The Inter-American Development Bank (IDB) approved a $10 million loan to finance a foreign trade program that will help small and medium-sized enterprises (SMEs) in Nicaragua expand exports and attract foreign investment. 

The IDB loan will help to identify new export opportunities for the country and will finance workshops for the private sector to promote their products and the creation of a trade promotion office in Europe. The IDB will also support training for small and medium-sized companies seeking to start exporting or increasing their exports.

The program will help maintain and enhance market access for beef and beef products, the country's second-leading export product. It will boost the number of cattle meeting traceability requirements for exports. The loan will finance the purchase and administration of identification tools needed for tracing 900,000 head of cattle, together with the implementation of a farm registration program that would use the latest technology for locating, recording, and identifying individual animals.

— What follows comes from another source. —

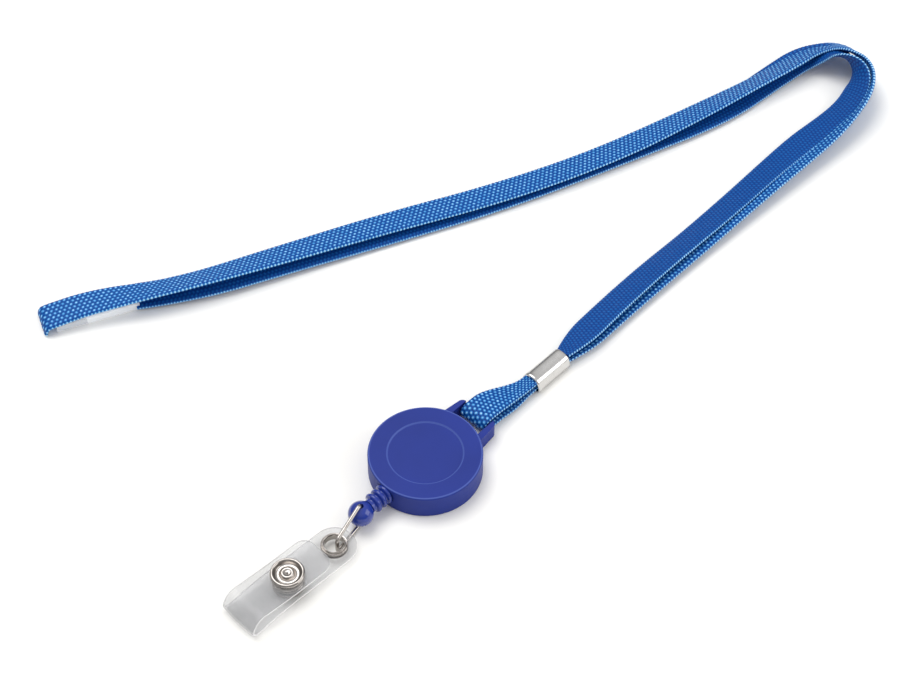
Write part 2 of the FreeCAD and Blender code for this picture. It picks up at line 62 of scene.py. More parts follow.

This project comes as major export markets are imposing increasingly rigorous sanitary, quality, and safety demands, and these threaten to close off international market access for Nicaraguan products.

In terms of institutional strengthening, the IDB financing will support the design of a national quality policy, and a strategy and comprehensive action plan for improving the National Export Quality System and its infrastructure. This will facilitate exports of greater value added and will foster a culture of quality and consumer protection.

The project will improve investment promotion policies, institutions, and instruments. It will also finance studies to adapt legislation to current trade agreements as well as training of public officials on specific issues related to the management of trade accords, such as dispute settlement. In addition, the program will improve the country's institutional capacity to negotiate and administer trade agreements.

Half of the loan will come from IDB's ordinary capital and it will be for a 25-year term, with a 5.5 year grace period and a fixed interest rate.  The other $5 million will come from the IDB's Fund for Special Operations, with a 40-year term and grace period and an interest rate of 0.25 percent. The Government of Nicaragua will provide $437,000 in local counterpart funds.